(begin)

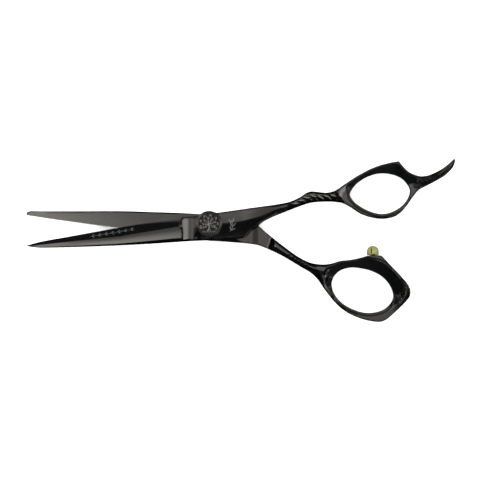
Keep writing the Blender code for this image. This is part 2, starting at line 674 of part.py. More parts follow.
BLACK_STEEL = ((0.055, 0.054, 0.051), 0.16, 1.0)
BRIGHT_STEEL = ((0.60, 0.60, 0.62), 0.20, 1.0)
BRASS = ((0.62, 0.50, 0.26), 0.25, 1.0)
DARK_SPRING = ((0.12, 0.12, 0.14), 0.35, 1.0)
POLYMER = ((0.75, 0.74, 0.70), 0.55, 0.0)


def give_finish(piece, finish):
    colour, roughness, metallic = finish
    material = bpy.data.materials.new(piece.name + "_finish")
    material.use_nodes = True
    shader = material.node_tree.nodes["Principled BSDF"]
    shader.inputs["Base Color"].default_value = (*colour, 1)
    shader.inputs["Roughness"].default_value = roughness
    shader.inputs["Metallic"].default_value = metallic
    piece.data.materials.clear()
    piece.data.materials.append(material)


def add_piece(name, mesh, finish, parent, location=(0, 0, 0), rotation=(0, 0, 0)):
    piece = bpy.data.objects.new(name, mesh)
    bpy.context.scene.collection.objects.link(piece)
    piece.parent = parent
    piece.location = [value * MM for value in location]
    piece.rotation_euler = rotation
    mesh.shade_smooth()
    mesh.set_sharp_from_angle(angle=SHARP_ANGLE)
    give_finish(piece, finish)
    return piece


def add_axis(name, parent=None, height=0):
    """An empty on a joint's axis; every axis here is the pivot axis."""
    axis = bpy.data.objects.new(name, None)
    axis.empty_display_size = 10 * MM
    axis.location.z = height * MM
    bpy.context.scene.collection.objects.link(axis)
    axis.parent = parent
    return axis


def cut(piece, cutter_name, cutter_mesh, location=(0, 0, 0), rotation=(0, 0, 0)):
    """Cut a piece with a hidden cutter object."""
    cutter = bpy.data.objects.new(cutter_name, cutter_mesh)
    bpy.context.scene.collection.objects.link(cutter)
    cutter.parent = piece.parent
    cutter.location = [value * MM for value in location]
    cutter.rotation_euler = rotation
    cutter.hide_render = True
    cutter.display_type = "WIRE"
    boolean = piece.modifiers.new(cutter_name, "BOOLEAN")
    boolean.operation = "DIFFERENCE"
    boolean.solver = "EXACT"
    boolean.object = cutter


def finger_bore_mesh():
    """A bore for the bush, with a counterbore for the bearing."""
    radius = BUSH_RADIUS + FIT
    profile = [(0, -CUT_REACH), (radius, -CUT_REACH), (radius, COUNTERBORE_FLOOR),
               (COUNTERBORE_RADIUS, COUNTERBORE_FLOOR), (COUNTERBORE_RADIUS, CUT_REACH),
               (0, CUT_REACH)]
    return turned_mesh("finger_bore", profile, BORE_SEGMENTS)


def thumb_bore_mesh():
    """A keyed bore through the thumb half."""
    def shape(radius, height, angle):
        return flatted(radius, height, angle, STUD_KEY_FLAT + FIT)

    radius = STUD_KEY_RADIUS + FIT
    profile = [(0, -CUT_REACH), (radius, -CUT_REACH), (radius, CUT_REACH), (0, CUT_REACH)]
    return turned_mesh("thumb_bore", profile, shape=shape)


def cage_pockets_mesh():
    """Eight round pockets, one for each ball."""
    bm = bmesh.new()
    radius = (BALL_RADIUS + FIT) * MM
    for index in range(BALL_COUNT):
        x, y = ball_place(index)
        made = bmesh.ops.create_cone(bm, cap_ends=True, segments=POCKET_SEGMENTS,
                                     depth=POCKET_DEPTH * MM, radius1=radius, radius2=radius)
        bmesh.ops.translate(bm, verts=made["verts"], vec=(x * MM, y * MM, BALL_Z * MM))
    mesh = bpy.data.meshes.new("cage_pockets")
    bm.to_mesh(mesh)
    bm.free()
    return mesh


def ball_place(index):
    angle = 2 * math.pi * index / BALL_COUNT
    return BALL_PITCH_RADIUS * math.cos(angle), BALL_PITCH_RADIUS * math.sin(angle)


def bumper_hole_mesh():
    radius = BUMPER_SCREW_RADIUS + FIT
    floor = -BUMPER_SCREW_DEPTH - BUMPER_HOLE_CLEARANCE
    profile = [(0, floor), (radius, floor), (radius, BUMPER_HOLE_TOP), (0, BUMPER_HOLE_TOP)]
    return turned_mesh("bumper_hole", profile, SCREW_SEGMENTS)


# ---------------------------------------------------------------- the shears

def build_finger_side(axis):
    stretches = [FINGER_EDGE, FINGER_UPPER, TANG_UPPER, FINGER_LOWER, FINGER_SPINE]
    half = Half(1, stretches, FINGER_EDGE, FINGER_SPINE, FINGER_HOLE, FINGER_CREST)
    piece = add_piece("finger_half", half_mesh(half, "finger_half"), BLACK_STEEL, axis)
    cut(piece, "finger_bore", finger_bore_mesh())
    bush_bottom = HALVES_GAP / 2 + BUSH_SETBACK
    bush = ring_profile(STUD_RADIUS + FIT, BUSH_RADIUS, bush_bottom, BUSH_TOP)
    add_piece("pivot_bush", turned_mesh("pivot_bush", bush), BRASS, axis)
    half_washer = WASHER_THICKNESS / 2
    washer_inner = STUD_KEY_RADIUS + WASHER_CLEARANCE
    washer = ring_profile(washer_inner, WASHER_RADIUS, -half_washer, half_washer)
    add_piece("ride_washer", turned_mesh("ride_washer", washer), POLYMER, axis)
    add_piece("lower_race", race_mesh("lower_race", True), BRIGHT_STEEL, axis)


def build_bearing_cage(axis):
    half_cage = CAGE_THICKNESS / 2
    ring = ring_profile(RACE_INNER, RACE_OUTER, BALL_Z - half_cage, BALL_Z + half_cage)
    cage = add_piece("bearing_cage", turned_mesh("bearing_cage", ring), BRASS, axis)
    cut(cage, "cage_pockets", cage_pockets_mesh())
    for index in range(BALL_COUNT):
        x, y = ball_place(index)
        add_piece(f"ball_{index + 1}", ball_mesh(), BRIGHT_STEEL, axis, (x, y, BALL_Z))


def build_thumb_side(axis):
    stretches = [THUMB_EDGE, THUMB_LOWER, THUMB_UPPER, THUMB_SPINE]
    half = Half(-1, stretches, THUMB_EDGE, THUMB_SPINE, THUMB_HOLE, THUMB_CREST)
    piece = add_piece("thumb_half", half_mesh(half, "thumb_half"), BLACK_STEEL, axis)
    cut(piece, "thumb_bore", thumb_bore_mesh())
    seat = (BUMPER_X, BUMPER_SEAT_Y, 0)
    upright = (-math.pi / 2, 0, 0)
    cut(piece, "bumper_hole", bumper_hole_mesh(), seat, upright)
    add_piece("pivot_stud", pivot_stud_mesh(), BLACK_STEEL, axis)
    add_piece("upper_race", race_mesh("upper_race", False), BRIGHT_STEEL, axis)
    add_piece("wave_spring", wave_spring_mesh(), DARK_SPRING, axis)
    washer = ring_profile(BUMPER_SCREW_RADIUS + FIT, BUMPER_WASHER_RADIUS, FIT,
                          BUMPER_WASHER_THICKNESS)
    add_piece("bumper_washer", turned_mesh("bumper_washer", washer), BRASS, axis, seat, upright)
    add_piece("bumper_cap", bumper_cap_mesh(), BRASS, axis, seat, upright)
    add_piece("bumper_screw", bumper_screw_mesh(), BRIGHT_STEEL, axis, seat, upright)


def build_dial(click_axis, dial_axis):
    add_piece("click_plate", click_plate_mesh(), DARK_SPRING, click_axis)
    add_piece("tension_dial", tension_dial_mesh(), BLACK_STEEL, dial_axis)
    add_piece("dial_medallion", medallion_mesh(), BLACK_STEEL, dial_axis)


def clear_scene():
    for item in list(bpy.data.objects):
        bpy.data.objects.remove(item, do_unlink=True)


def main():
    clear_scene()
    finger_axis = add_axis("finger_side_axis", height=-STUD_HEAD_BOTTOM)
    cage_axis = add_axis("bearing_cage_axis", finger_axis)
    thumb_axis = add_axis("blade_pivot_axis", finger_axis)
    click_axis = add_axis("click_plate_axis", thumb_axis)
    dial_axis = add_axis("tension_dial_axis", click_axis)
    build_finger_side(finger_axis)
    build_bearing_cage(cage_axis)
    build_thumb_side(thumb_axis)
    build_dial(click_axis, dial_axis)


main()
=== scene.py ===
"""Looks of the hair cutting shears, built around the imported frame.

The two forged halves are rebuilt here as fine height fields over the same outlines as the CAD
halves, with their bevels, ring facets, scroll relief and etched sprigs. The pivot's pieces and
the bumper are turned again with fine profiles, whose sizes are read from the frame. Lengths in
this script are millimetres, counted from the pivot axis and the mating plane; to_row() turns
them into the frame's metres.
"""

import json
import math
from types import SimpleNamespace

import bmesh
import bpy
import numpy as np
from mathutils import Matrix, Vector
from mathutils.geometry import delaunay_2d_cdt
from mathutils.kdtree import KDTree


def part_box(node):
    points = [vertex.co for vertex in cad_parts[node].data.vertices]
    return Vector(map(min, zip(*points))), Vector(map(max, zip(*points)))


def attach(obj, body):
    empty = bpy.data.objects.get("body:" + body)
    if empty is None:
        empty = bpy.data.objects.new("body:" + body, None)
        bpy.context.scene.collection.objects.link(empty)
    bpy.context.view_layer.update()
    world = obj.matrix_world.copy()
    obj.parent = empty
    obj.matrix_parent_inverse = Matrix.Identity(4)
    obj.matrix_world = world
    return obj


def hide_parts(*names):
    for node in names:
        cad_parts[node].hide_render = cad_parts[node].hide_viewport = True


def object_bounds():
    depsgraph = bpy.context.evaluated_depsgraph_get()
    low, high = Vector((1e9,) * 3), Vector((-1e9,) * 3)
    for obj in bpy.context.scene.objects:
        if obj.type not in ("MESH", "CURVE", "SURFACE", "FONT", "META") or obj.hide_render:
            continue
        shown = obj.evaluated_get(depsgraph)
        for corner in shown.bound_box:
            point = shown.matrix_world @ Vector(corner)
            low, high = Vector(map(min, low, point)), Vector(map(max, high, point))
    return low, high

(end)

What to produce> Return exactly the lines from the one containing "build_bearing_cage(cage_axis)" to the last line of the data, and nothing more.

Solution for this problem>
    build_bearing_cage(cage_axis)
    build_thumb_side(thumb_axis)
    build_dial(click_axis, dial_axis)


main()
=== scene.py ===
"""Looks of the hair cutting shears, built around the imported frame.

The two forged halves are rebuilt here as fine height fields over the same outlines as the CAD
halves, with their bevels, ring facets, scroll relief and etched sprigs. The pivot's pieces and
the bumper are turned again with fine profiles, whose sizes are read from the frame. Lengths in
this script are millimetres, counted from the pivot axis and the mating plane; to_row() turns
them into the frame's metres.
"""

import json
import math
from types import SimpleNamespace

import bmesh
import bpy
import numpy as np
from mathutils import Matrix, Vector
from mathutils.geometry import delaunay_2d_cdt
from mathutils.kdtree import KDTree


def part_box(node):
    points = [vertex.co for vertex in cad_parts[node].data.vertices]
    return Vector(map(min, zip(*points))), Vector(map(max, zip(*points)))


def attach(obj, body):
    empty = bpy.data.objects.get("body:" + body)
    if empty is None:
        empty = bpy.data.objects.new("body:" + body, None)
        bpy.context.scene.collection.objects.link(empty)
    bpy.context.view_layer.update()
    world = obj.matrix_world.copy()
    obj.parent = empty
    obj.matrix_parent_inverse = Matrix.Identity(4)
    obj.matrix_world = world
    return obj


def hide_parts(*names):
    for node in names:
        cad_parts[node].hide_render = cad_parts[node].hide_viewport = True


def object_bounds():
    depsgraph = bpy.context.evaluated_depsgraph_get()
    low, high = Vector((1e9,) * 3), Vector((-1e9,) * 3)
    for obj in bpy.context.scene.objects:
        if obj.type not in ("MESH", "CURVE", "SURFACE", "FONT", "META") or obj.hide_render:
            continue
        shown = obj.evaluated_get(depsgraph)
        for corner in shown.bound_box:
            point = shown.matrix_world @ Vector(corner)
            low, high = Vector(map(min, low, point)), Vector(map(max, high, point))
    return low, high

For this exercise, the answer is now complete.